For one, what if we become, essentially, immortal? What if we can live as long as we care to? There won't really be a reason to keep perpetuating the species at that point, biologically speaking, but there will still be a reason to keep making newer and better machines. The process of evolution will have totally shifted from being a biological process to being a technological process. At this point, the only way to die would be to have your consciousness erased from the Universe somehow, and I'm not even entirely sure how that would work or if your consciousness proper would have made the jump into the information age with you. This fits nicely in with the idea that the current asymptotic progression of technology is a continuation of earlier biological processes (things like DNA, going from single-celled to multi-celled organisms, and fish evolving jawbones can be thought of as paradigm shifts the same way that the transistor and quantum computer can).

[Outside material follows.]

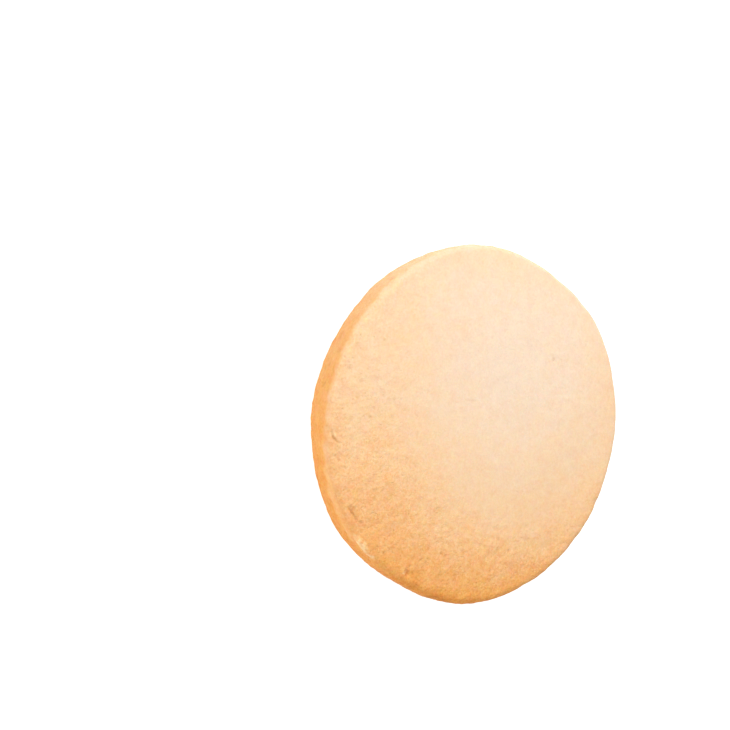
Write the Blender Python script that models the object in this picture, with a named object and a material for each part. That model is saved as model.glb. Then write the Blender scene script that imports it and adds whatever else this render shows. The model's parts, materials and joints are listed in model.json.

So, reproduction will no longer be the driving force of evolution. It will become a human-driven process completely, and we will control it with our own ingenuity. That's pretty awesome, but it reminds me of something that Louis Armstrong once said when the Pope asked him if he and his wife had children. He supposedly said, "No but we're sho' havin' a lot of fun tryin'." I think it's gotta be the lewdest joke that a Pope has ever laughed at. Anyways think about that a second to get what I'm talking about.

The other thing that I think about a lot lately is what's going to happen to the people who get left behind. The Singularity and the next age, and in fact this current information age, are first world phenomena still. The third world is just now getting online, beginning with China and moving along through Asia, South America, and now Africa. I have a feeling that the XO laptop and the One Laptop Per Child (OLPC) campaign will coincide neatly with all of these world events. The very notion of absolutely minimizing the price of a laptop is interesting in and of itself, but that it's happening right here, right now, is very special. I have a feeling that very few human beings younger than I am right now will be truly and completely left in the dust, except perhaps by choice (theirs or someone else's). This is all so inevitable, like a rising tide that is bringing us all up with it.

Keep looking forward, space cadets; I'll see y'all later.